Much thanks Motorwinder, the pictures did go through to my inbox. but this good to share with others. Can you give us a play by play.

Looks to me like the groups of bundles are made into each pole, as you explained. The ends of the leads that are unsulated with the cloth wrap are the finisihed leads ?


----------



## dronai (Apr 11, 2011)

*Stator Coils*

The coils are looped around each slot like the diagram below ?


----------



## dronai (Apr 11, 2011)

*North and South Poles*

All phases would have a north and a south pole


----------



## knowshorts (Jan 9, 2009)

Interesting photos. I want more. I never knew I was into motor ****.


----------



## Motorwinder (Dec 30, 2010)

dronai said:


> All phases would have a north and a south pole


That's it. The sleeving you see coming off the coils are the pole connections for each phase. Each phase is layed into the slots 120° from each other. The pole are established with the jumpers you see. Finish of the first group connects to the finish of the 4th group giving you a north and south poles. Depending on the number of circuits, this continues to the last group, ending in the wye.


----------



## Motorwinder (Dec 30, 2010)

Big John said:


> Looks neat. What's going on in each of those pictures? How do you turn the coils of copper into finished windings?
> 
> -John


A step by step process. After taking data and recording your connection. Wire sizes, number of wires "in hand", number of turns, pitch. You make the coils on the form you see. There are different size forms, set to different lengths. You run off the proper number of turns on the machine, tie the coils so they stay together. The first picture is the insertion of the coils in the proper slots. Called the pitch, one side of the coil would lay in the bottom of the slot 1, the other side would lay in the top, say 8 slots over.

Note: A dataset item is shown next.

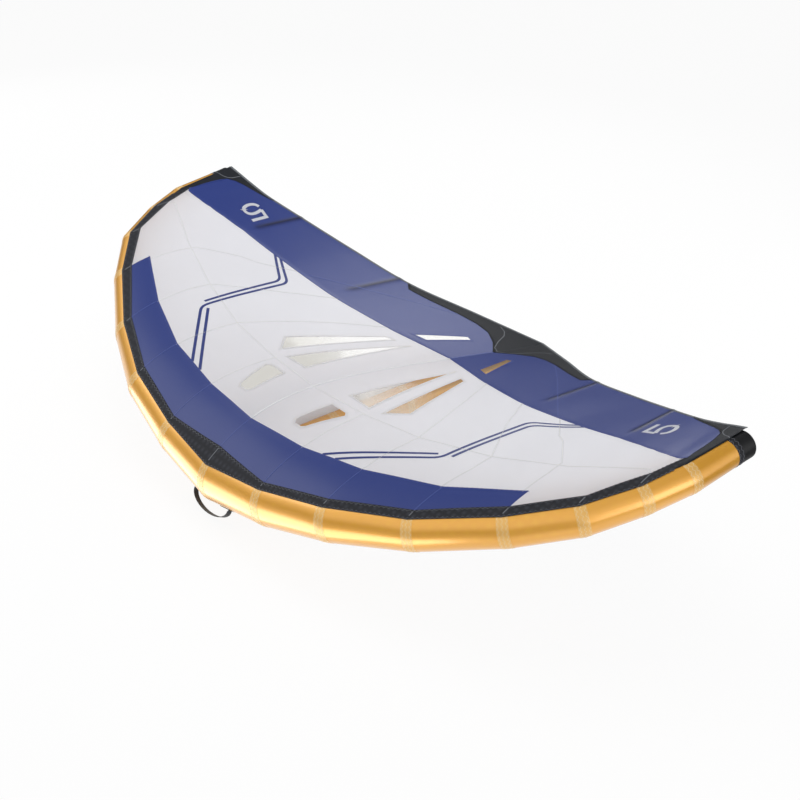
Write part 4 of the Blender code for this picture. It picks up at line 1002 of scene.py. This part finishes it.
facings, spines = {"white": [], "blue": []}, {"white": [], "blue": []}
for side, _ in SIDES:
    for letter in WINDOWS:
        corners = window_corners(letter, side)
        middle = sum(corners, Vector((0, 0))) / len(corners)
        if (corners[1] - corners[0]).cross(middle - corners[0]) < 0:
            corners.reverse()
        grown = []
        for a, b, c in zip([corners[-1], *corners], corners, [*corners[1:], corners[0]]):
            one, two = (b - a).normalized(), (c - b).normalized()
            out = Vector((one.y + two.y, -one.x - two.x)).normalized()
            grown.append(b + out * .004 / max(out.dot(Vector((one.y, -one.x))), .45))
        mesh, spine = ribbon(grown, .012, .0004, around=True)
        cloth = "blue" if letter == "d" else "white"
        facings[cloth].append(mesh)
        spines[cloth].append([*spine, spine[0]])
for cloth, material in (("white", white_ripstop), ("blue", blue_ripstop)):
    piece(cloth + "_window_facings", joined(facings[cloth]), material)
sew("window_stitches", spines["white"], white_thread, "white_cloth")
sew("rear_window_stitches", spines["blue"], blue_thread, "blue_cloth")


# Stripes and numerals
# Blue stripes and a white numeral, the wing's area in square metres, are cut from thin adhesive
# sailcloth and stuck on both halves. Both numerals have their tops towards the middle of the wing.

STRIPES = (((.4836, .2527), (.7950, .5115), (.7985, 1.0124), (.9760, 1.1033)),
           ((.4177, .2463), (.7663, .5296)),
           ((.8217, .5481), (.8292, .9910), (1.0177, 1.0989)))
NUMERAL_MIDDLE = (1.306, 1.182)
NUMERAL = ((.047, .048), (-.042, .048), (-.046, -.002), (-.014, .008), (.015, .010), (.038, .001),
           (.046, -.021), (.038, -.041), (.013, -.051), (-.015, -.051), (-.037, -.042), (-.047, -.025))
STRIPE_WIDTH, STROKE_WIDTH = .0135, .0175
stripes, strokes = [], []
for side, _ in SIDES:
    for line in STRIPES:
        points = [Vector((x * side, y + WING_ZERO.y)) for x, y in line]
        stripes.append(ribbon(eased(points, .035), STRIPE_WIDTH, .0002, .0004)[0])
    x, y = NUMERAL_MIDDLE
    glyph = [Vector((side * (x - v), y + WING_ZERO.y + side * u)) for u, v in NUMERAL]
    strokes += [ribbon(glyph[:3], STROKE_WIDTH, .0002, .0012, .008)[0],
                ribbon(eased(glyph[2:], .014, 4), STROKE_WIDTH, .0002, .0013, .008)[0]]
stripe_blue = ripstop("blue_adhesive_sailcloth", "#2A3776", "#24306A")
piece("blue_stripes", joined(stripes), stripe_blue)
piece("white_numerals", joined(strokes), white_ripstop)


# Tail and tip patches
# Black ripstop takes the loads at the tail and at the tips. The tail patch is of two layers, whose
# inner edge shows as a light curved seam, and a small lobe of the blue band reaches on to each tip.

TAIL_SEAM = ((0, .833), (.05, .842), (.11, .850), (.24, .895), (.35, .945), (.45, .972), (.57, .989))
TIP_SEAM = ((7.95, .06), (7.66, .469), (7.0, .734), (6.69, .835), (6.68, .975))
BLUE_END = ((6.7, .300, .800), (6.74, .370, .745), (6.78, .455, .68), (6.80, .54, .60))
rows, meshes = [], []
for side, _ in SIDES:
    tail = block(0, 2, TAIL_EDGE, REAR, 10, (1, 0), [.03, .06, .09, .16, .2])
    panel("black_tail_patch", side, [tail], tail, black_ripstop, "tail_patch")
    wedge = block(4.8, 6.7, TAIL_EDGE, REAR, 5, (1, 0))
    panel("black_tip_wedge", side, [wedge], wedge, black_ripstop)
    tip, front = block(6.7, 8, TAIL_EDGE, REAR, 5), block(6.7, 8, FRONT, TAIL_EDGE, 14)
    whole = [[*ahead, *behind[1:]] for ahead, behind in zip(front, tip)]
    panel("black_tip_patch", side, [tip, front], whole, black_ripstop, "tip_patch")
    lobe = [[above(station, low + (high - low) * j / 6, LAPPED)[0] for j in range(7)]
            for station, low, high in BLUE_END]
    panel("blue_band_end", side, [lobe], lobe, blue_ripstop)
    meshes += [ribbon([plan(*row, side) for row in TAIL_SEAM], .0035, .0003)[0],
               ribbon(eased([plan(*row, side) for row in TIP_SEAM], .03), .003, .0003)[0]]
    rows += [edge_line(TAIL_EDGE, side, *ends, -.003) for ends in ((0, 2), (4.8, 6.7))]
piece("patch_seams", joined(meshes), seam_black)
sew("patch_stitches", rows, black_thread, "black_cloth")


# Trailing edge hem
# A grey tape folded over the rear edge of the canopy and sewn through, which keeps it from fluttering.

hem_tape = clouded("grey_hem_tape", "#5C6064", "cloth", 500.0, ("#52565A", "#6A6E72"), Roughness=.6)
HEM_SECTION = ((-.004, -.5), (.0055, -.5), (.0085, -.1), (.009, .5), (.0085, 1.1), (.0055, 1.6),
               (-.004, 1.6), (-.004, 1.1), (.005, 1.1), (.0078, .5), (.005, -.05), (-.004, -.05))
rows = []
for side, word in SIDES:
    rings, line = [], []
    for station in stations(0, 8, BATTEN_STOPS):
        ring = []
        for reach, height in HEM_SECTION:
            share = 1 + reach / chord(station)
            normal = canopy_normal(station, min(share, 1))
            ring.append(mirrored(on_canopy(station, share) + normal * CLOTH * height, side))
        rings.append(ring)
        line.append(above(station, 1 - .001 / chord(station), CLOTH * 1.9, side))
    hem = piece("grey_trailing_hem_" + word, closed_skin("hem", rings), hem_tape,
                ["trailing_edge_hem_" + word])
    rows.append(line)
sew("hem_stitches", rows, grey_thread, "grey_hem")


# Battens and their pockets
# Pultruded glass fibre strips in pockets of black cloth, sewn under the rear band, keep the trailing
# edge flat.

def refined(name, node, material, body="root", bevel=0):
    """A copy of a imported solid: points welded, flat faces merged, smooth sides and softened edges."""
    work = bmesh.new()
    work.from_mesh(bpy.data.objects[node].data)
    bmesh.ops.remove_doubles(work, verts=work.verts, dist=.00002)
    bmesh.ops.dissolve_limit(work, angle_limit=math.radians(.5), verts=work.verts, edges=work.edges)
    layer = work.loops.layers.uv.new("cloth")
    for face in work.faces:
        for loop in face.loops:
            loop[layer].uv = loop.vert.co.xy
    mesh = meshed(name, work)
    mesh.shade_smooth()
    mesh.set_sharp_from_angle(angle=math.radians(32))
    made = piece(name, mesh, material, [node], body)
    if bevel:
        soft = made.modifiers.new("softened_edges", "BEVEL")
        soft.width, soft.segments, soft.limit_method = bevel, 2, "ANGLE"
        soft.angle_limit = math.radians(40)
    return made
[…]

After all the groups of coils are layed into the slots, you tie one side, flip it over and connect your pole connections , wye, or delta, and solder the leads. then you tie the connection end. Test for proper connections, grounds and shorts, your done. Dip in a varnish and bake at 325 for 5-8 hours.


----------



## Big John (May 23, 2010)

What are your thoughts on VPI? I've had some guys poo-poo that as no longer a very valuable method, because apparently the quality of the dips has increased so much.

-John


----------



## Motorwinder (Dec 30, 2010)

Big John said:


> What are your thoughts on VPI? I've had some guys poo-poo that as no longer a very valuable method, because apparently the quality of the dips has increased so much.
> 
> -John


 I've had some problems with VPI and using VPI insulation on form coils.

Seems VPI insulation is more porous, and if you don't have a top notch VPI system, you won't get good enough penetration. I've had to send out rewinds that megged 5 megs at 5000volts, because of the VPI material.

I now order my form coils with a dip and bake type mica tape on the ground insulation. It's not a true VPI rewind, but I don't have anymore low meg problems.

All in all though, VPI is very useful for good penetration on armatures and random wound stators that have long iron stacks and tight slot fill.


----------